Starting a investment journey with 10 lakh rupees is like preparing for an Indian wedding. The key is to understand the tastes and preferences of the guests (your financial goals) and then select the right dishes (investment avenues). But before we delve into the menu, understanding one’s risk profile is paramount. Are you the adventurous type, craving for spicy biryani, or someone who prefers the comforting taste of dal-chawal?
Assuming you’re in for the long haul and eyeing wealth creation, here’s how you can spice up your investment plate:
- Equity Mutual Funds: Just as tandoori chicken is a crowd-pleaser, investing in well-researched equity mutual funds can provide tantalising returns over a long time frame. But, remember the stock market is volatile, and while there’s potential for high returns, there’s risk too. Hence, consider mutual funds managed with the ‘Roots and Wings’ philosophy, which focuses on companies with robust balance sheets (Roots) and promising growth potential (Wings).
- Debt Instruments: Think of them as your comforting raita, balancing out the heat. Fixed deposits, debt mutual funds, and bonds offer stability and can counterbalance the volatility of equities in your portfolio.
- SEBI Registered Investment advisor: Like having a master chef to guide your menu choices, an advisor can help tailor your portfolio based on your needs. Their expertise can pinpoint where your money will flourish best. If you’re seeking a trusted guide, consider Jama Wealth and their associated investment advisory services.
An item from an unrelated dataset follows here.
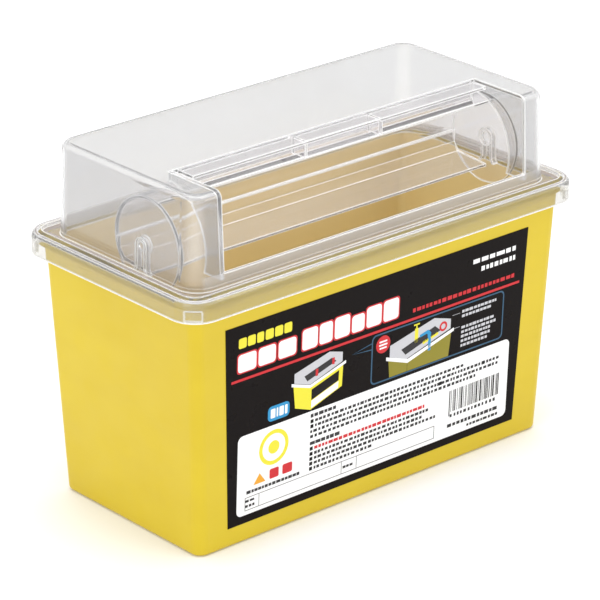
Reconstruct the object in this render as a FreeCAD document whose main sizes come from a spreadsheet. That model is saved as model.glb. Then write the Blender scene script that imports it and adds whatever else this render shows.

- Diversification: As the saying goes, “Don’t put all your spices in one curry.” A diversified portfolio helps in spreading the risk. Mix equity, debt, and other instruments to match your risk appetite.
Warren Buffett once remarked, “If you aren’t willing to own a stock for ten years, don’t even think about owning it for ten minutes.” It encapsulates the essence of long-term wealth creation.
To sum up, align your investments with your risk profile and financial aspirations. If you want your money to dance to the rhythm of compounded growth, patience is the key. Give your investments the time to mature and relish the financial feast they can offer.